GIVEN TASK |
Beginning at the line with "record = json.load(file)", output each line to the end of the listing below exactly, please.

== PROVIDED DATA

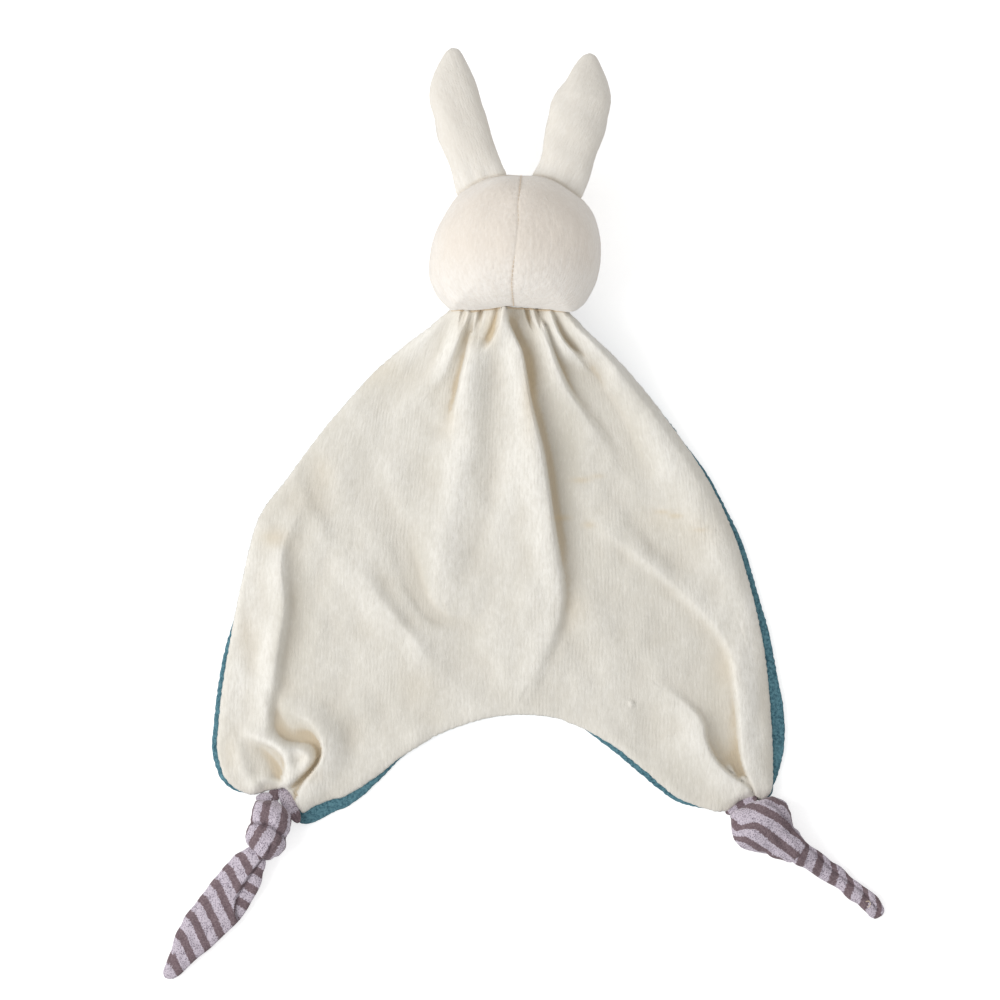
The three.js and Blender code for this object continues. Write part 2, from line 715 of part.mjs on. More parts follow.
function addLeg(group, side) {
  const leg = legs[side];
  const { root } = legFrame(leg);
  const cuff = cuffSolid(leg, 0).subtract(ball(root, legRadius + clearance));
  group.add(
    meshOf(`leg_${side}_cuff`, cuff, materials.stripes),
    meshOf(`leg_${side}_knot`, knotSolid(leg), materials.stripes),
    meshOf(`leg_${side}_tail`, tailSolid(leg), materials.stripes),
  );
}

// Blanket: two cloths on one grid of points, so that the upper one lies on the lower one all over
const restHeight = jerseyThickness + clearance / 2;

const foldCurves = folds.map((fold) => ({
  ...fold,
  points: curveThrough(fold.pathShares.map((share) => sharePoint(share))).getPoints(24),
}));

// Height that one fold adds at a point: a crest along its path, with its own width on each side.
function foldRise(fold, place) {
  let best = { distance: Infinity, t: 0, left: false };
  for (let i = 0; i + 1 < fold.points.length; i++) {
    const step = fold.points[i + 1].clone().sub(fold.points[i]);
    const reach = place.clone().sub(fold.points[i]);
    const f = THREE.MathUtils.clamp(reach.dot(step) / step.lengthSq(), 0, 1);
    const distance = reach.clone().addScaledVector(step, -f).length();
    if (distance < best.distance)
      best = { distance, t: (i + f) / (fold.points.length - 1), left: step.x * reach.y - step.y * reach.x < 0 };
  }
  const width = fold.widthShares[best.left ? 0 : 1] * blanketWidth;
  return foldHeight * along(fold.heightShares, best.t) * bell(best.distance, width);
}

// Where the two cloths meet, and the room above and below, at a point of the grid.
function clothHeights(place, inward) {
  const fromNeck = Math.max(-neckLength - place.y, 0);
  const acrossNeck = Math.max(Math.abs(place.x) - neckWidth / 2, 0);
  const neckDistance = Math.hypot(fromNeck, acrossNeck);
  const rise = foldCurves.reduce((sum, fold) => sum + foldRise(fold, place), 0);
  const pleats = (neckThickness * pleatShare * (1 + Math.cos((place.x / neckWidth) * 2 * Math.PI * pleatCount)) / 2)
    * bell(fromNeck, neckWidth * 0.6);
  const edge = THREE.MathUtils.smoothstep(inward, -0.04, 0.08);
  // What would rise less than the sag lies flat on the floor.
  let middle = restHeight + edge * Math.max(rise + pleats - foldSag, 0);
  let upper = velourThickness;
  let lower = jerseyThickness;
  const nearNeck = bell(neckDistance, neckWidth * 0.75);
  const atNeck = bell(neckDistance, neckThickness * 0.7);
  middle = mix(middle, Math.max(middle * 0.35 + neckHeight * 0.78, neckHeight * 0.8), nearNeck);
  middle = mix(middle, neckHeight, atNeck);
  upper = mix(upper, neckLip(place.x), atNeck);
  lower = mix(lower, neckLip(place.x), atNeck);
  for (const leg of Object.values(legs)) {
    const distance = place.distanceTo(sharePoint(leg.rootShares));
    const atLeg = bell(distance, cuffFlare * 0.8);
    middle = mix(middle, legHeight, atLeg);
    upper = mix(upper, cuffLip, atLeg);
    lower = mix(lower, cuffLip, atLeg);
  }
  return { middle, upper, lower };
}

function addBlanket(group) {
  const [leftEdge, rightEdge, hem] = [leftEdgeShares, rightEdgeShares, hemShares]
    .map((shares) => curveThrough(shares.map((share) => sharePoint(share))));
  const neck = (u) => sharePoint(leftEdgeShares[0]).lerp(sharePoint(rightEdgeShares[0]), u);
  const corners = [neck(0), neck(1), hem.getPoint(0), hem.getPoint(1)];
  // A point of the outline's patch, blended from its four edges.
  const patch = (u, v) => {
    const sum = neck(u).multiplyScalar(1 - v).addScaledVector(hem.getPoint(u), v);
    sum.addScaledVector(leftEdge.getPoint(v), 1 - u).addScaledVector(rightEdge.getPoint(v), u);
    return sum.addScaledVector(corners[0], -(1 - u) * (1 - v)).addScaledVector(corners[1], -u * (1 - v))
      .addScaledVector(corners[2], -(1 - u) * v).addScaledVector(corners[3], -u * v);
  };
  const columnAt = (c) => mix(c / clothColumns, (1 - Math.cos((c / clothColumns) * Math.PI)) / 2, 0.35);
  const rowAt = (r) => mix(r / clothRows, (1 - Math.cos((r / clothRows) * Math.PI)) / 2, 0.3);
  // The lower cloth has one more column at each side and one more row at the hem, which show past the upper one.
  const grid = [];
  for (let r = 0; r <= clothRows + 1; r++) {
    const v = rowAt(Math.min(r, clothRows));
    const row = [];
    for (let c = -1; c <= clothColumns + 1; c++) {
      const u = columnAt(THREE.MathUtils.clamp(c, 0, clothColumns));
      const place = patch(u, v);
      const inward = Math.min(u, 1 - u, 1 - v);
      const heights = clothHeights(place, inward);
      const peek = new THREE.Vector3();
      const step = 0.01;
      if (c < 0 || c > clothColumns) {
        const edge = c < 0 ? leftEdge : rightEdge;
        const run = edge.getPoint(Math.min(v + step, 1)).sub(edge.getPoint(Math.max(v - step, 0)));
        const size = along(c < 0 ? leftPeekShares : rightPeekShares, v) * hemPeek;
        peek.add(new THREE.Vector3(c < 0 ? run.y : -run.y, c < 0 ? -run.x : run.x, 0).setLength(size));
      }
      if (r > clothRows) {
        const run = hem.getPoint(Math.min(u + step, 1)).sub(hem.getPoint(Math.max(u - step, 0)));
        peek.add(new THREE.Vector3(run.y, -run.x, 0).setLength(along(hemPeekShares, u) * hemPeek));
      }
      row.push({ place: place.add(peek), ...heights });
    }
    grid.push(row);
  }
  const clothSolid = (firstColumn, lastColumn, lastRow, topOf, bottomOf) => {
    const points = [];
    const triangles = [];
    const columns = lastColumn - firstColumn + 1;
    const index = (r, c, layer) => ((r * columns) + c) * 2 + layer;
    for (let r = 0; r <= lastRow; r++)
      for (let c = firstColumn; c <= lastColumn; c++) {
        const cell = grid[r][c];
        points.push(cell.place.clone().setZ(topOf(cell)), cell.place.clone().setZ(bottomOf(cell)));
      }
    const quad = (a, b, c, d) => triangles.push(a, b, c, a, c, d);
    // Top and bottom are split along the same diagonal, so that cloth lies flat on cloth.
    for (let r = 0; r < lastRow; r++)
      for (let c = 0; c + 1 < columns; c++) {
        quad(index(r, c, 0), index(r + 1, c, 0), index(r + 1, c + 1, 0), index(r, c + 1, 0));
        quad(index(r, c, 1), index(r, c + 1, 1), index(r + 1, c + 1, 1), index(r + 1, c, 1));
      }
    for (let r = 0; r < lastRow; r++) {
      quad(index(r, 0, 1), index(r + 1, 0, 1), index(r + 1, 0, 0), index(r, 0, 0));
      quad(index(r, columns - 1, 0), index(r + 1, columns - 1, 0), index(r + 1, columns - 1, 1), index(r, columns - 1, 1));
    }
    for (let c = 0; c + 1 < columns; c++) {
      quad(index(0, c, 0), index(0, c + 1, 0), index(0, c + 1, 1), index(0, c, 1));
      quad(index(lastRow, c, 1), index(lastRow, c + 1, 1), index(lastRow, c + 1, 0), index(lastRow, c, 0));
    }
    return solidOf(points, triangles);
  };
  const upper = clothSolid(1, clothColumns + 1, clothRows,
    (cell) => cell.middle + clearance / 2 + cell.upper, (cell) => cell.middle + clearance / 2);
  const lower = clothSolid(0, clothColumns + 2, clothRows + 1,
    (cell) => cell.middle - clearance / 2, (cell) => Math.max(cell.middle - clearance / 2 - cell.lower, 0));
  const cuts = [
    neckGroove(),
    neckSwing(radians(headNod)),
    neckSwing(-radians(headNod)),
    ...Object.values(legs).flatMap((leg) => [
      cuffSolid(leg, clearance),
      ball(legFrame(leg).root, legRadius + clearance),
      knotNotch(leg),
      knotSwing(leg, radians(legFold)),
      knotSwing(leg, -radians(legFold)),
    ]),
  ];
  const fitted = (solid) => cuts.reduce((left, cut) => left.subtract(cut), solid);
  group.add(
    meshOf("blanket_back", fitted(upper), materials.velour),
    meshOf("blanket_front", fitted(lower), materials.teal),
  );
}

const lovey = new THREE.Group();
addBlanket(lovey);
addNeck(lovey);
addHead(lovey);
addEar(lovey, "left");
addEar(lovey, "right");
addLeg(lovey, "left");
addLeg(lovey, "right");

// The frame's origin is the middle of the footprint, on the surface that it lies on.
const footprint = new THREE.Box3().setFromObject(lovey);
lovey.position.set(
  -(footprint.min.x + footprint.max.x) / 2,
  -(footprint.min.y + footprint.max.y) / 2,
  -footprint.min.z,
);
const part = new THREE.Group();
part.add(lovey);

export default part;
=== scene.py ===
# Looks of the rabbit comfort blanket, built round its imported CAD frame.
# Everything is in metres. The cloth lies on the floor at z = 0, with the ears towards +Y.
# Paths that follow the photograph are lists of its pixels, named so, and spot() places them.
import json
import math

import bmesh
import bpy
import numpy as np
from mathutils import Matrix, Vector


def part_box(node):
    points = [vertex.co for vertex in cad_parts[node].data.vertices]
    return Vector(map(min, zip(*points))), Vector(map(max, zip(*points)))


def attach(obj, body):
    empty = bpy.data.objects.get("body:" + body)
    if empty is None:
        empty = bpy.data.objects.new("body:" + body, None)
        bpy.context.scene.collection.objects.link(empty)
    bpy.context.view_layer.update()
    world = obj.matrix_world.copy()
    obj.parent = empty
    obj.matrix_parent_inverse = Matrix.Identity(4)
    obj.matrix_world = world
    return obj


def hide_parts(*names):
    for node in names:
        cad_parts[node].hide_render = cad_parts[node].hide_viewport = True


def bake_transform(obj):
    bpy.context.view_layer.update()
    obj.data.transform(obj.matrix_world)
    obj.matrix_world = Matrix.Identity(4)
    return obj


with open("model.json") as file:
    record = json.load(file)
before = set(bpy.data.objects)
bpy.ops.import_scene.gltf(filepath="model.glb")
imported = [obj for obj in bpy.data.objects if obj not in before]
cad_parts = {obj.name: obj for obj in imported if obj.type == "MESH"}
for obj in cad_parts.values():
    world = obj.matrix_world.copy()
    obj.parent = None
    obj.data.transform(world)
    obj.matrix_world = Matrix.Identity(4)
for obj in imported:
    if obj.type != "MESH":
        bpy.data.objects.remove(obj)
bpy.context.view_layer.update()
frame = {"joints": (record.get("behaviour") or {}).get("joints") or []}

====

RESPONSE BELOW |
    record = json.load(file)
before = set(bpy.data.objects)
bpy.ops.import_scene.gltf(filepath="model.glb")
imported = [obj for obj in bpy.data.objects if obj not in before]
cad_parts = {obj.name: obj for obj in imported if obj.type == "MESH"}
for obj in cad_parts.values():
    world = obj.matrix_world.copy()
    obj.parent = None
    obj.data.transform(world)
    obj.matrix_world = Matrix.Identity(4)
for obj in imported:
    if obj.type != "MESH":
        bpy.data.objects.remove(obj)
bpy.context.view_layer.update()
frame = {"joints": (record.get("behaviour") or {}).get("joints") or []}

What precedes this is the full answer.